— begin —

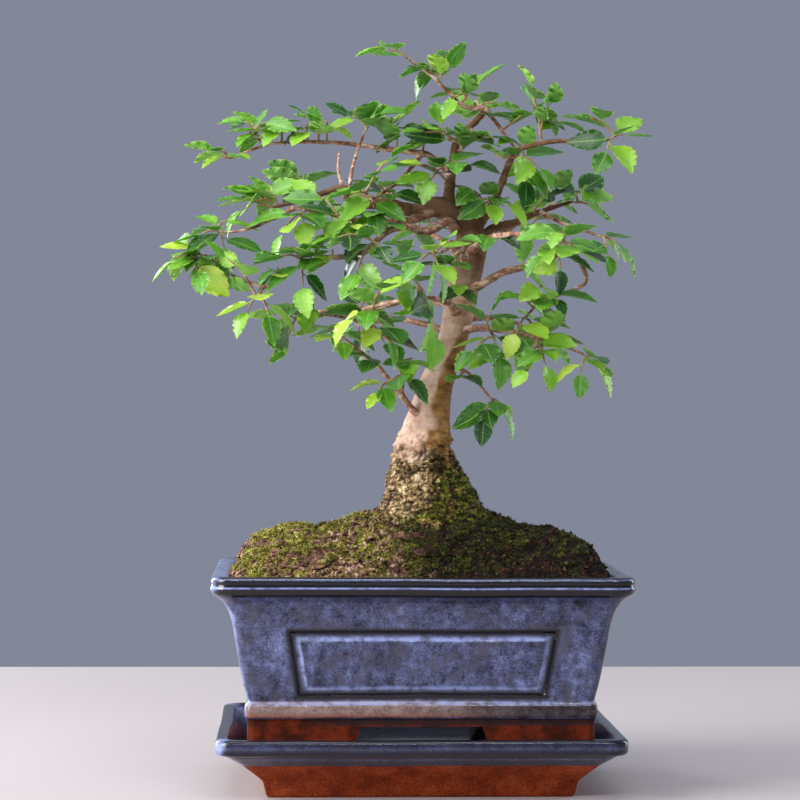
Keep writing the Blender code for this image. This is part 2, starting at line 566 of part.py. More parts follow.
def make_trunk():
    """The trunk as a loft of rings square to its centreline, lumpy where the bark is old."""
    centres = [Vector(row[:3]) for row in TRUNK]
    rings = []
    side = Vector((1, 0, 0))
    for i, (*_, height, radius) in enumerate(TRUNK):
        ahead = centres[min(i + 1, len(centres) - 1)] - centres[max(i - 1, 0)]
        ahead.normalize()
        side = (side - ahead * side.dot(ahead)).normalized()
        other = ahead.cross(side)
        rough = 0.11 if ROUGH_BARK[0] < height < ROUGH_BARK[1] else 0.0
        ring = []
        for k in range(TRUNK_SIDES):
            angle = 2 * math.pi * k / TRUNK_SIDES
            out = side * math.cos(angle) + other * math.sin(angle)
            swell = 1 + rough * noise.noise((centres[i] + out * radius) / 5.0)
            ring.append(centres[i] + out * radius * swell)
        rings.append(ring)
    return mesh_object("trunk_and_branches", loft(rings))


def make_wood():
    wood = make_trunk()
    limbs = [tube("stub", PRUNED_STUB, STUB_RADIUS + 0.4, STUB_RADIUS, 3)]
    limbs += [tube("root", root, *ROOT_RADII, 1) for root in ROOTS]
    for name, (points, first, last) in BRANCHES.items():
        limbs.append(tube(name, points, first, last, 1 if first > THIN_BRANCH else 0))
    return combine(wood, "UNION", limbs)


def along(points, share):
    """The point at a share of the length of a line through points."""
    points = [Vector(p) for p in points]
    lengths = [(b - a).length for a, b in zip(points, points[1:])]
    left = share * sum(lengths)
    for a, b, length in zip(points, points[1:], lengths):
        if left <= length:
            return a.lerp(b, left / length)
        left -= length
    return points[-1]


def tree_of(item):
    """A search tree over a mesh object, in millimetres."""
    vertices = [item.matrix_world @ v.co / MM for v in item.data.vertices]
    faces = [tuple(p.vertices) for p in item.data.polygons]
    return BVHTree.FromPolygons(vertices, faces)


def leaf_points(root, direction, upward, length, grow=0.0):
    """The corners of a leaf, a thin lens with a midrib on both sides, and last its root."""
    ahead = direction.normalized()
    up = (upward - ahead * upward.dot(ahead)).normalized()
    side = up.cross(ahead)
    half = LEAF_WIDTH * length / 2 + grow
    (near, near_width), (far, far_width) = LEAF_OUTLINE
    middle = root + ahead * near * length
    outer = root + ahead * far * length
    return [
        middle + side * near_width * half, middle + up * (LEAF_CROWN + grow),
        middle - side * near_width * half, middle - up * (LEAF_KEEL + grow),
        outer + side * far_width * half, outer - side * far_width * half,
        root + ahead * (length + grow), root,
    ]


def leaf_tree(*leaf):
    return BVHTree.FromPolygons(leaf_points(*leaf), [*LEAF_FACES, *ROOT_FACES])


def leaf_is_clear(root, direction, upward, length, obstacles, rods):
    """Whether a leaf clears everything, and past its stalk also its own shoot's stems."""
    tree = leaf_tree(root, direction, upward, length, LEAF_CLEAR)
    if any(obstacle.overlap(tree) for obstacle in obstacles):
        return False
    past = root + direction.normalized() * LEAF_STALK
    tree = leaf_tree(past, direction, upward, length - LEAF_STALK)
    return not any(rod.overlap(tree) for rod in rods)


def rod_tree(points, radius):
    """A search tree over a square rod along points."""
    vertices, faces = [], []
    for i, point in enumerate(points):
        ahead = (points[min(i + 1, len(points) - 1)] - points[max(i - 1, 0)]).normalized()
        side = ahead.orthogonal().normalized() * radius
        other = ahead.cross(side)
        vertices += [point + side, point + other, point - side, point - other]
        if i:
            low, high = 4 * (i - 1), 4 * i
            faces += [(low + k, low + (k + 1) % 4, high + (k + 1) % 4, high + k) for k in range(4)]
    return BVHTree.FromPolygons(vertices, faces)


def stem_points(start, end, bend):
    """A shoot's stem: a line that bows out by bend at the middle."""
    return [start.lerp(end, share / 6) + bend * 4 * share / 6 * (1 - share / 6) for share in range(7)]


def clear_stem(start, end, rng, obstacles):
    """The stem from start towards end that keeps farthest from the wood and the shoots before it."""
    length = (end - start).length
    end = end - (end - start) * min(STEM_SHORT / length, 0.35)
    best, best_room = None, -1.0
    for attempt in range(24):
        reach = 0.04 * attempt
        bend = Vector((0, 0, 0.1)) + Vector(rng.uniform(-reach, reach) for _ in range(3))
        stem = stem_points(start, end, bend * length)
        room = min(
            obstacle.find_nearest(along(stem, 0.08 + 0.92 * step / 14))[3]
            for step in range(15) for obstacle in obstacles
        )
        if room > best_room:
            best, best_room = stem, room
        if best_room > 1.5 * STEM_HALF[0] + GAP:
            break
    return best


def shoot_start(wood_tree, on_branch, end):
    """Where the line from inside the branch towards the shoot's end is clear of the wood."""
    direction = (end - on_branch).normalized()
    spot = on_branch
    while True:
        hit = wood_tree.ray_cast(spot + direction * 0.02, direction, 3.0)[0]
        if hit is None:
            break
        spot = hit
    while wood_tree.find_nearest(spot)[3] < 1.5 * STEM_HALF[0] + GAP:
        spot = spot + direction * 0.05
    return spot


def stem_frame(stem, share):
    """A stem's centre, and its directions ahead, sideways and up, at a share of its length."""
    whole = (stem[-1] - stem[0]).normalized()
    steady = Vector((0, 0, 1)) if abs(whole.z) < 0.85 else Vector((1, 0, 0))
    ahead = (along(stem, min(1.0, share + 0.1)) - along(stem, max(0.0, share - 0.1))).normalized()
    side = ahead.cross(steady).normalized()
    return along(stem, share), ahead, side, side.cross(ahead)


def place_leaves(stem, rng, obstacles, rods):
    """Alternate leaves up a stem and one at its end, each turned until it's clear of the rest."""
    length = sum((b - a).length for a, b in zip(stem, stem[1:]))
    count = max(2, round(length / LEAF_SPACING))
    hand = rng.choice((-1, 1))
    leaves = []
    for i in range(count + 1):
        last = i == count
        share = 1.0 if last else (i + 0.55) / (count + 0.55)
        centre, ahead, side, up = stem_frame(stem, share)
        root = centre if last else centre + side * hand * STEM_HALF[1]
        size = rng.uniform(*LEAF_LENGTH) * (0.82 + 0.26 * math.sin(math.pi * min(1.0, share + 0.15)))
        for attempt in range(LEAF_TRIES):
            spread = 0.0 if last else hand * rng.uniform(0.75, 1.15)
            direction = ahead * math.cos(spread) + side * math.sin(spread) + up * rng.uniform(-0.45, 0.35)
            outward = Vector((root.x - TRUNK_BASE[0], root.y - 25.0, 0)).normalized()
            face = up + side * rng.uniform(-0.5, 0.5) + outward * rng.uniform(0.2, 1.5)
            reach = size * (1 - 0.02 * attempt)
            if leaf_is_clear(root, direction, face, reach, obstacles, rods):
                leaves.append((share, 0 if last else hand, (root, direction, face, reach)))
                obstacles.append(leaf_tree(*leaves[-1][2]))
                break
        hand = -hand
    return leaves


def add_leaf(bm, socket, leaf):
    """Grows a leaf out of four corners of a stem, which go anticlockwise seen from outside."""
    corners = [bm.verts.new(point) for point in leaf_points(*leaf)[:-1]]
    for face in LEAF_FACES:
        bm.faces.new([corners[i] for i in face])
    turn = min(range(4), key=lambda k: sum((socket[(i + k) % 4].co - corners[i].co).length for i in range(4)))
    for i in range(4):
        a, b = socket[(i + turn) % 4], socket[(i + 1 + turn) % 4]
        bm.faces.new((a, b, corners[(i + 1) % 4], corners[i]))


def stem_object(name, stem, leaves):
    """One stem with its leaves, as one closed mesh."""
    bm = bmesh.new()
    length = sum((b - a).length for a, b in zip(stem, stem[1:]))

    def ring(share):
        centre, _, side, up = stem_frame(stem, min(max(share, 0.0), 1.0))
        half = STEM_HALF[0] + (STEM_HALF[1] - STEM_HALF[0]) * share
        return [bm.verts.new(centre + side * x * half + up * y * half) for x, y in ((1, 1), (1, -1), (-1, -1), (-1, 1))]

    def wall(low, high, open_side=None):
        for i in range(4):
            if i != open_side:
                bm.faces.new((low[i], low[(i + 1) % 4], high[(i + 1) % 4], high[i]))

    before = ring(0.0)
    bm.faces.new(before)
    for share, hand, leaf in leaves:
        if hand == 0:
            continue
        low, high = (ring(share + sign * STEM_JOINT / length) for sign in (-1, 1))
        wall(before, low)
        first, second = (0, 1) if hand > 0 else (2, 3)
        wall(low, high, first)
        add_leaf(bm, (high[first], low[first], low[second], high[second]), leaf)
        before = high
    end = ring(1.0)
    wall(before, end)
    if leaves and leaves[-1][1] == 0:
        add_leaf(bm, (end[0], end[1], end[2], end[3]), leaves[-1][2])
    else:
        bm.faces.new(end)
    return mesh_object(name, bm)


def grow_shoot(name, on_branch, ends, rng, wood_tree, others):
    """One leafy shoot: a stem, and up to two side stems that fork from it."""
    first_end, *fork_ends = (Vector(end) for end in ends)
    stems = [clear_stem(shoot_start(wood_tree, on_branch, first_end), first_end, rng, others)]
    for place, end in zip(FORKS, fork_ends):
        stems.append(clear_stem(along(stems[0], place), end, rng, others))
    rods = [rod_tree(stem, STEM_HALF[0] + 0.1) for stem in stems]
    obstacles = list(others)
    pieces = []
    for stem in stems:
        leaves = place_leaves(stem, rng, obstacles, rods)
        pieces.append(stem_object(name if not pieces else name + "_fork", stem, leaves))
    return combine(pieces[0], "UNION", pieces[1:])


def is_sound(item, others):
    """Whether a shoot is one closed body that touches nothing before it."""
    bm = bmesh.new()
    bm.from_mesh(item.data)
    bmesh.ops.triangulate(bm, faces=bm.faces)
    bm.to_mesh(item.data)
    closed = all(len(edge.link_faces) == 2 for edge in bm.edges)
    seen, queue = set(), [bm.verts[:][0]]
    while queue:
        vertex = queue.pop()
        if vertex not in seen:
            seen.add(vertex)
            queue += [edge.other_vert(vertex) for edge in vertex.link_edges]
    whole = len(seen) == len(bm.verts)
    bm.free()
    tree = tree_of(item)
    return closed and whole and not any(other.overlap(tree) for other in others)


def make_shoots(wood):
    rng = random.Random(SEED)
    wood_tree = tree_of(wood)
    others = [wood_tree]
    made = []
    for number, (branch, share, ends) in enumerate(SHOOTS, 1):
        on_branch = along(BRANCHES[branch][0], share)
        name = f"leafy_shoot_{number:02d}_{branch}"
        item = grow_shoot(name, on_branch, ends, rng, wood_tree, others)
        for _ in range(12):
            if is_sound(item, others):
                break
            bpy.data.objects.remove(item, do_unlink=True)
            item = grow_shoot(name, on_branch, ends, rng, wood_tree, others)
        others.append(tree_of(item))
        made.append(item)
    return made


def centre_on_origin(parts):
    """Moves every part so that the whole stands centred over the origin."""
    bpy.context.view_layer.update()
    corners = [item.matrix_world @ v.co for item in parts for v in item.data.vertices]
    low = [min(c[k] for c in corners) for k in range(3)]
    high = [max(c[k] for c in corners) for k in range(3)]
    shift = Vector((-(low[0] + high[0]) / 2, -(low[1] + high[1]) / 2, -low[2]))
    for item in parts:
        item.data.transform(Matrix.Translation(shift) @ item.matrix_world)
        item.matrix_world = Matrix.Identity(4)


def finish(parts, materials, looks):
    collection = bpy.data.collections.new(COLLECTION)
    bpy.context.scene.collection.children.link(collection)
    for item in parts:
        for holder in list(item.users_collection):
            holder.objects.unlink(item)
        collection.objects.link(item)
        item.data.materials.clear()
        item.data.materials.append(materials[looks(item.name)])


def look_of(name):
    if name in ("saucer", "pot"):
        return "glaze"
    if name.startswith("leafy_shoot"):
        return "leaf"
    if name.startswith("moss"):
        return "moss"
    if name.startswith("drain_mesh"):
        return "mesh_plastic"
    if name.startswith("mesh_wire"):
        return "wire"
    return "bark" if name == "trunk_and_branches" else "soil"


def main():
    clear_scene()
    materials = make_materials()
    grid = soil_grid()
    parts = [make_saucer(), make_pot(), make_soil(grid)]
    for name, patch in MOSS.items():
        parts.append(make_moss(name, grid, *patch))
    for word, sign in (("left", -1), ("right", 1)):
        parts.append(make_drain_mesh(f"drain_mesh_{word}", sign * DRAIN_X))
        parts.append(make_wire(f"mesh_wire_{word}", sign * DRAIN_X))
    wood = make_wood()
    tree = [wood, *make_shoots(wood)]
    for item in tree:
        item.data.transform(Matrix.Translation(Vector((TREE_X * MM, 0, 0))))
    parts += tree
    centre_on_origin(parts)
    finish(parts, materials, look_of)


main()
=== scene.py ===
"""The looks of a zelkova bonsai in its blue-glazed pot on a matching saucer.

Lengths in the tables are millimetres, in a frame whose origin is the table under the pot's centre,
with +X to the right, +Y to the back and +Z up. A finished piece is in metres, in the model's frame.
"""

import math
import random

import bmesh
import bpy
import numpy as np
from mathutils import Matrix, Vector, noise
from mathutils.bvhtree import BVHTree


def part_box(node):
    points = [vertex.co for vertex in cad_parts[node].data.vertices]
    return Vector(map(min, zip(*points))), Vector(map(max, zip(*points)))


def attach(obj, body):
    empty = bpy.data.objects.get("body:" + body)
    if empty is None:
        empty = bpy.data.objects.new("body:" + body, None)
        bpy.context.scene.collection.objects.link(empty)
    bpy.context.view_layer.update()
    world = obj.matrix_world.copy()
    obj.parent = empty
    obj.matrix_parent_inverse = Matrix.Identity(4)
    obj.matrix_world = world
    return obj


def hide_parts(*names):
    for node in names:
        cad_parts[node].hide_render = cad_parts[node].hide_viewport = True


MM = 0.001
BODY = "root"

# Photograph's view: level, from a little to the left.
EYE_HEIGHT = 0.1508
EYE_DISTANCE = 0.964
EYE_TURN = math.radians(-2.5)
EYE_ROLL = math.radians(0.25)
EYE_AIM = -0.0018
LENS = 109.4
FLOOR_SIDE, FLOOR_FRONT, FLOOR_BACK = 1.0, -1.0, 0.41

# Saucer: half sizes of the lip, then (inset from the lip, height) from under the floor outwards and in.
SAUCER_HALF = (77.5, 59.0)
SAUCER_CORNER = 7.0
SAUCER_PROFILE = (
    (24.0, 12.0), (23.2, 6.0), (22.6, 0.4), (22.0, 0.0), (20.0, 0.0), (19.3, 0.3), (18.9, 0.9), (17.6, 6.2),
    (17.0, 7.0), (10.2, 12.9), (9.0, 13.7), (3.6, 17.3), (2.9, 17.9), (1.1, 18.0), (0.4, 18.5), (0.0, 19.3),
    (0.0, 22.6), (0.3, 23.4), (1.0, 23.9), (3.4, 24.0), (4.2, 23.8), (4.8, 23.2), (9.6, 17.4), (10.8, 16.6),
    (13.0, 16.5),
)
SAUCER_GLAZE_LINE = 13.2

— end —

> [The task] Write down again the exact lines running from the beginning of the data to the line containing "return points[-1]", with both ends included.

> [Task response]
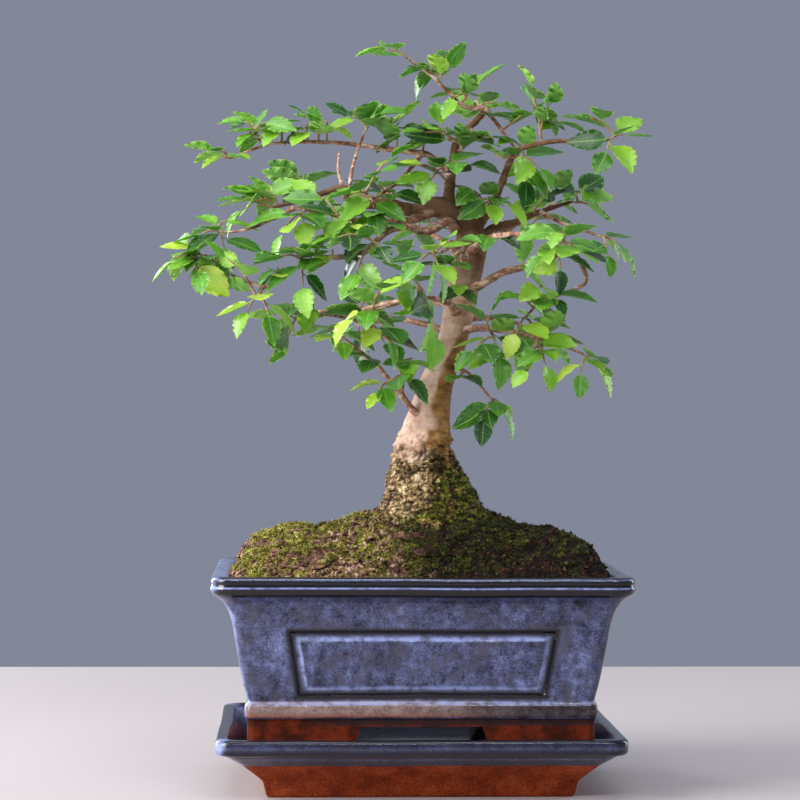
Keep writing the Blender code for this image. This is part 2, starting at line 566 of part.py. More parts follow.
def make_trunk():
    """The trunk as a loft of rings square to its centreline, lumpy where the bark is old."""
    centres = [Vector(row[:3]) for row in TRUNK]
    rings = []
    side = Vector((1, 0, 0))
    for i, (*_, height, radius) in enumerate(TRUNK):
        ahead = centres[min(i + 1, len(centres) - 1)] - centres[max(i - 1, 0)]
        ahead.normalize()
        side = (side - ahead * side.dot(ahead)).normalized()
        other = ahead.cross(side)
        rough = 0.11 if ROUGH_BARK[0] < height < ROUGH_BARK[1] else 0.0
        ring = []
        for k in range(TRUNK_SIDES):
            angle = 2 * math.pi * k / TRUNK_SIDES
            out = side * math.cos(angle) + other * math.sin(angle)
            swell = 1 + rough * noise.noise((centres[i] + out * radius) / 5.0)
            ring.append(centres[i] + out * radius * swell)
        rings.append(ring)
    return mesh_object("trunk_and_branches", loft(rings))


def make_wood():
    wood = make_trunk()
    limbs = [tube("stub", PRUNED_STUB, STUB_RADIUS + 0.4, STUB_RADIUS, 3)]
    limbs += [tube("root", root, *ROOT_RADII, 1) for root in ROOTS]
    for name, (points, first, last) in BRANCHES.items():
        limbs.append(tube(name, points, first, last, 1 if first > THIN_BRANCH else 0))
    return combine(wood, "UNION", limbs)


def along(points, share):
    """The point at a share of the length of a line through points."""
    points = [Vector(p) for p in points]
    lengths = [(b - a).length for a, b in zip(points, points[1:])]
    left = share * sum(lengths)
    for a, b, length in zip(points, points[1:], lengths):
        if left <= length:
            return a.lerp(b, left / length)
        left -= length
    return points[-1]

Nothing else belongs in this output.